Given exercise.
The required output is a word-for-word copy of the lines from the line bearing "for node in" through the line bearing "TIE_DOWN = 0.031", inclusive, and no other lines.
• • •
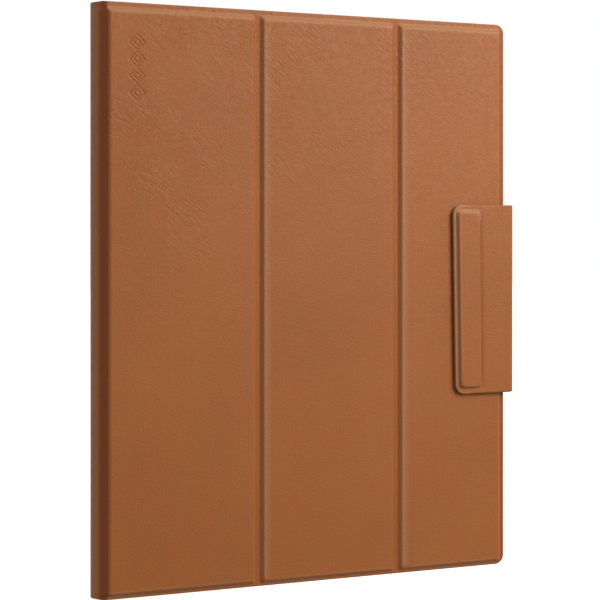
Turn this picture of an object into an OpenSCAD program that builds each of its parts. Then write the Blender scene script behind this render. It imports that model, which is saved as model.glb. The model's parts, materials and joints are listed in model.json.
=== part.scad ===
// An electronic-paper reader closed inside a three-panel folio cover with a magnetic strap.
// It stands on its bottom edge: the front cover faces -Y, the spine is at -X, the strap at +X.
// Sections are written in cover coordinates: u runs from the spine's outer face to the free edge,
// v from the back cover's outer face to the front, and z up from the bottom edge.

/* [Reader] */
// Width of the reader
reader_w = 180; // [150:1:220]
// Height of the reader
reader_h = 232; // [193:1:290]
// Corner radius of the reader
reader_r = 7; // [4:0.5:12]
// Side and end walls of the rear shell
wall_t = 1.3; // [1:0.1:2]
// Back wall of the rear shell
back_t = 0.9; // [0.7:0.1:2]
// Depth of the bay that holds the cells and the boards
bay_t = 2.5; // [2.4:0.1:5]
// Thickness of the metal frame between the bay and the display
frame_t = 0.7; // [0.6:0.1:1.2]
// Thickness of the pen sensor sheet
sensor_t = 0.3; // [0.2:0.05:0.6]
// Thickness of the electronic-paper panel
display_t = 0.8; // [0.5:0.05:1.2]
// Thickness of the front light guide
guide_t = 0.3; // [0.2:0.05:0.6]
// Thickness of the touch sheet
touch_t = 0.3; // [0.2:0.05:0.6]
// Thickness of the front glass
glass_t = 0.7; // [0.5:0.05:1.1]
// Border beside the picture area, on each side
bezel_side = 11.4; // [9:0.1:20]
// Border above the picture area
bezel_top = 9.2; // [8:0.1:20]
// Border below the picture area
bezel_bottom = 13.2; // [12:0.1:30]

/* [Inside the reader] */
// Width of the main board
board_w = 112; // [80:1:120]
// Height of the main board
board_h = 36; // [26:1:44]
// Thickness of both circuit boards
board_t = 0.8; // [0.5:0.1:1]
// Width of the lower board
lower_board_w = 44; // [30:1:50]
// Width of one battery cell
cell_w = 58; // [40:1:60]
// Height of one battery cell
cell_h = 125; // [60:1:130]
// Width of one loudspeaker
speaker_w = 30; // [15:1:36]
// Width of the power key
key_w = 12; // [8:0.5:16]
// Travel of the power key
key_travel = 0.3; // [0.1:0.05:0.3]

/* [Cover] */
// Room between the spine's inner face and the reader
spine_gap = 1.9; // [1.5:0.1:6]
// How far the cover reaches past the reader at the free edge
edge_margin = 4; // [2:0.5:10]
// How far the cover reaches past the reader at the top and the bottom
end_margin = 4; // [2:0.5:10]
// Air between the reader's glass and the front lining
screen_gap = 0.5; // [0.3:0.1:2]
// Radius of the cover's free corners
cover_r = 4; // [2:0.5:10]
// Leather thickness
leather_t = 0.8; // [0.5:0.1:1.4]
// Lining thickness
lining_t = 0.5; // [0.3:0.1:1]
// Board thickness in the back cover
back_board_t = 1.6; // [1.4:0.1:3]
// Board thickness in the front panels
front_board_t = 1.5; // [1.2:0.1:3]
// Board thickness in the spine
spine_board_t = 0.8; // [0.5:0.1:1.5]
// Flat pressed rim between the boards and the cover's edges
rim_w = 2.2; // [1.5:0.1:5]
// Outer radius of the two folds beside the spine
fold_r = 2.4; // [2.1:0.1:3.9]
// Flat stretch between a spine fold and the boards
fold_land = 0.8; // [0.5:0.1:4]
// Width of the middle front panel
panel_2_w = 62.5; // [40:0.5:75]
// Width of the front panel at the free edge
panel_3_w = 51; // [36:0.5:60]
// Width of the two grooves between the front panels
groove_w = 2.5; // [2:0.1:8]
// Width of the bevel round each raised panel
bevel_w = 1.2; // [0.6:0.1:2]

/* [Strap] */
// Height of the strap
strap_h = 83; // [50:1:110]
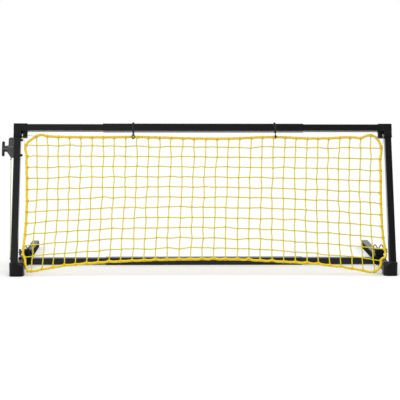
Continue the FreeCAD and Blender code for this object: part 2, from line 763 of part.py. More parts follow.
def cord_anchor():
    """Small eye on the post that holds the cord's lower end."""
    low = pin_height + anchor_height
    base = block(out_x(seat_gap), out_x(anchor_out), pin_y - anchor_size / 2, pin_y + anchor_size / 2,
                 low, low + anchor_size)
    outer = [e for e in edges_along(base, V(0, 1, 0)) if abs(e.BoundBox.XMin - out_x(anchor_out)) < 0.01]
    return base.makeFillet(anchor_round, outer)


cord_start_drop = bracket_top_drop + bracket_height + ferrule_length
cord_top = V(out_x(ferrule_out), pin_y, top_z(cord_start_drop) - cord_end_gap)
cord_foot = V(out_x(cord_foot_out), pin_y, pin_height + anchor_height + anchor_size + cord_end_gap)
cord_middle = (cord_top + cord_foot) / 2 - V(cord_bow, 0, 0)
bolts, nuts = clamp_bolts_and_nuts()
save("cord_bracket", lean(cord_bracket()))
save("clamp_bolts", lean(bolts))
save("clamp_nuts", lean(nuts))
save("cord_knob", lean(cord_knob()))
save("cord_anchor", lean(cord_anchor()))
save("side_cord", lean(tube_along([cord_top, cord_middle, cord_foot], cord_radius, "side cord")))


# Net in the middle of the leaning frame
def net_x(across):
    return across * (post_x - rope_side_gap) / rope_widest


def net_down(down):
    return down * (frame_height + rope_hang) / rope_lowest


def net_point(x, down):
    return V(x, pin_y, top_z(down))


def rope_points():
    points = [net_point(net_x(x), net_down(down)) for x, down in rope_line]
    first = points[0] - V(rope_splice / 2, 0, 0)
    last = points[0] + V(rope_splice / 2, 0, 0)
    return [first] + points[1:] + [last]


def net_panel():
    """One flat sheet with a grid of gaps, inside the border rope."""
    points = rope_points()
    path = rounded_path(points)[0]
    outline = Part.Wire(path.Edges + [Part.LineSegment(points[-1], points[0]).toShape()])
    edge = outline.makeOffset2D(-(rope_radius + seat_gap), 0)
    inner = outline.makeOffset2D(-(rope_radius + seat_gap + twine), 0)
    if edge.BoundBox.XLength > outline.BoundBox.XLength:
        raise ValueError("the net's outline was offset outwards")
    room = edge.BoundBox
    pitch_x = room.XLength / net_columns
    pitch_z = room.ZLength / net_rows
    cells = []
    for i in range(net_columns):
        for j in range(net_rows):
            x = room.XMin + i * pitch_x + twine / 2
            z = room.ZMin + j * pitch_z + twine / 2
            cells.append(Part.makePlane(pitch_x - twine, pitch_z - twine, V(x, pin_y, z + pitch_z - twine),
                                        V(0, 1, 0), V(1, 0, 0)))
    gaps = Part.makeCompound(cells).common(Part.Face(inner))
    kept = [f for f in gaps.Faces if f.Area > least_gap_area]
    sheet = Part.Face(edge).cut(Part.makeCompound(kept))
    print("net gaps:", len(kept), "faces:", len(sheet.Faces))
    solid = sheet.Faces[0].extrude(V(0, twine, 0))
    solid.translate(V(0, -twine / 2, 0))
    for tie_x in (tie_left, tie_right):
        x = net_x(tie_x)
        half = strap_width / 2 + ring_gap
        low = top_z(net_down(tie_down) + rope_radius + ring_gap + ring_wall + ring_gap)
        solid = solid.cut(block(x - half, x + half, pin_y - twine, pin_y + twine, low, top_z(0)))
    return solid


def net_tie(x):
    """Strap round the top sleeve with a ring below it for the border rope."""
    z = top_z(0)
    inner = wide_side + 2 * strap_gap
    outer = inner + 2 * strap_thick
    start, end = x - strap_width / 2, x + strap_width / 2
    loop = square_bar("x", start, end, outer, (pin_y, z), strap_round)
    loop = loop.cut(square_bar("x", start - 1, end + 1, inner, (pin_y, z), strap_round - strap_thick))
    ring_z = top_z(net_down(tie_down))
    ring_out = rope_radius + ring_gap + ring_wall
    ring = rod(V(start, pin_y, ring_z), V(end, pin_y, ring_z), ring_out)
    neck = block(start, end, pin_y - neck_half, pin_y + neck_half, ring_z, z - outer / 2 + strap_thick / 2)
    knot = block(x - knot_half_width, x + knot_half_width, pin_y - knot_half_depth,
                 pin_y + knot_half_depth, z + outer / 2 - 0.3, z + outer / 2 + knot_height)
    knot = knot.makeFillet(knot_round, knot.Edges)
    hole = rod(V(start - 1, pin_y, ring_z), V(end + 1, pin_y, ring_z), rope_radius + ring_gap)
    return loop.fuse([ring.fuse(neck).cut(hole), knot]).removeSplitter()


def lace(start, end):
    """Short straight twine from frame or block to a place beside the rope, drawn as its line is."""
    return rod(net_point(*start), net_point(net_x(end[0]), net_down(end[1])), lace_radius)


save("net", lean(net_panel()))
save("border_rope", lean(tube_along(rope_points(), rope_radius, "border rope")))
save("net_tie_left", lean(net_tie(net_x(tie_left))))
save("net_tie_right", lean(net_tie(net_x(tie_right))))
arm_face = post_x - elbow_reach - lace_gap
block_face = foot_x - block_width / 2 - lip_proud - lace_gap
eyelet_x = post_x - thin_half - eyelet_from_post
under_gusset = gusset_drop + lace_gap
save("corner_lace_top_left", lean(Part.makeCompound([
    lace((-arm_face, gusset_drop - 8), (-561, 25)),
    lace((-eyelet_x + 5, under_gusset), (-595, 49))])))
save("corner_lace_top_right", lean(Part.makeCompound([
    lace((arm_face, gusset_drop - 10), (574, 21)),
    lace((eyelet_x, under_gusset), (601, 60))])))
left_start = (-block_face, frame_height + low_lace_hang["left"])
right_start = (block_face, frame_height + low_lace_hang["right"])
save("corner_lace_bottom_left", lean(lace(left_start, (-580, 485.5))))
save("corner_lace_bottom_right", lean(lace(right_start, (567, 491))))
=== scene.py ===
import json
import math
import random

import bpy
import numpy as np
from mathutils import Matrix, Vector

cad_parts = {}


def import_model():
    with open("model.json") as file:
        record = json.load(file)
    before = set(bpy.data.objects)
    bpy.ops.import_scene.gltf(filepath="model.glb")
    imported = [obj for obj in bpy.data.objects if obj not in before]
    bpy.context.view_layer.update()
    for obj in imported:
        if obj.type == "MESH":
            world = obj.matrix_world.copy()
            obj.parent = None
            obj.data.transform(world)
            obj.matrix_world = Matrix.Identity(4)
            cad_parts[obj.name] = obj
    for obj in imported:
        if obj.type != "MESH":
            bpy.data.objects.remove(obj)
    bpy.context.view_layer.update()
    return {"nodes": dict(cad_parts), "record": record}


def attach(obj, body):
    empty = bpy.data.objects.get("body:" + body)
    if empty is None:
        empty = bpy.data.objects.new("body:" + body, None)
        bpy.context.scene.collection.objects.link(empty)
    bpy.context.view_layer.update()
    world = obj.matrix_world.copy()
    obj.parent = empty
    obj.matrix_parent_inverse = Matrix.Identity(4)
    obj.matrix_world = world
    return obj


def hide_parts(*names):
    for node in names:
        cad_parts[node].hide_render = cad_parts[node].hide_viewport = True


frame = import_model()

nodes = frame["nodes"]

# Sizes shared with the construction, in metres
LEAN = math.radians(20.0)
PIN = Vector((0.0, -0.172, 0.037))
FRAME_HEIGHT = 0.459
POST_X = 0.6185
THIN = 0.0222
WIDE = 0.0254
ROPE_R = 0.0035
ROPE_SWELL = 0.0004
ROPE_SIDES = 16
ROPE_LAY = 0.014
STRAND_RISE = 0.045
CROSSING_RISE = 0.012
DIP_COAT = 0.0006
TWINE_R = 0.0019
LASHING_R = 0.0012
LACE_R = 0.0008
WRAP_TURNS = 3
WRAP_ASKEW = 0.12
WRAP_PITCH = 1.9
TIE_X = {"left": -0.234, "right": 0.239}
TIE_DOWN = 0.031

# The border rope's line in the leaning plane: across, and down from the top bar
ROPE_LINE = [
    (-26, 444), (-157, 446), (-287, 451), (-417, 460), (-482, 468), (-514, 474), (-547, 481),
    (-563, 484), (-571, 484), (-576, 480), (-579, 471), (-583, 457), (-583, 443), (-591, 430),
    (-591, 410), (-586, 373), (-582, 293),
    (-583, 232), (-585, 171), (-588, 116), (-586, 95), (-594, 70), (-589, 53), (-575, 41),
    (-554, 25), (-535, 24), (-512, 30), (-458, 31), (-378, 32), (-298, 32), (-264, 31), (-204, 31),
    (-138, 33), (22, 37), (103, 36), (160, 33), (209, 31), (269, 31),
    (320, 35), (425, 35), (476, 31), (506, 31), (528, 35), (548, 26), (564, 23), (580, 31),
    (590, 46), (597, 66), (595, 87), (590, 113), (591, 144), (588, 240), (588, 310), (590, 368),
    (594, 401), (598, 430), (596, 438), (582, 444), (582, 456), (577, 469), (568, 481), (560, 487),
    (548, 488), (530, 485), (497, 477),
    (432, 468), (367, 460), (301, 455), (203, 450), (137, 446), (72, 444),
]

# The net's layout: columns and rows of knots counted from its middle
COLUMNS = 16
ROWS = 6
NET_SEED = 7
NET_MIDDLE = 0.24
SIDE_ROPE = 0.5
ROPE_STEP = 0.0015
KINK_LENGTH = 0.009
PULL_TOP = (0.0006, 0.0014)
PULL_BOTTOM = (0.0006, 0.0030)
PULL_SIDE = (0.0004, 0.0016)

# Unevenness of the knots and the twine, and the knots' own size
KNOT_SPREAD = 0.0012
TWINE_WAVE = 0.0007
TWINE_LIFT = 0.0004
KNOT_ACROSS = 0.0024
KNOT_OUT = 0.0020
KNOT_R = 0.0013
KNOT_POINTS = 9


def on_frame(x, down, out=0.0):
    """A point of the leaning frame: across, down from the top bar's line, and out to the back."""
    up = FRAME_HEIGHT - down
    return Vector((x, PIN.y + up * math.sin(LEAN) + out * math.cos(LEAN),
                   PIN.z + up * math.cos(LEAN) - out * math.sin(LEAN)))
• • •
Finished exercise.
    for node in names:
        cad_parts[node].hide_render = cad_parts[node].hide_viewport = True


frame = import_model()

nodes = frame["nodes"]

# Sizes shared with the construction, in metres
LEAN = math.radians(20.0)
PIN = Vector((0.0, -0.172, 0.037))
FRAME_HEIGHT = 0.459
POST_X = 0.6185
THIN = 0.0222
WIDE = 0.0254
ROPE_R = 0.0035
ROPE_SWELL = 0.0004
ROPE_SIDES = 16
ROPE_LAY = 0.014
STRAND_RISE = 0.045
CROSSING_RISE = 0.012
DIP_COAT = 0.0006
TWINE_R = 0.0019
LASHING_R = 0.0012
LACE_R = 0.0008
WRAP_TURNS = 3
WRAP_ASKEW = 0.12
WRAP_PITCH = 1.9
TIE_X = {"left": -0.234, "right": 0.239}
TIE_DOWN = 0.031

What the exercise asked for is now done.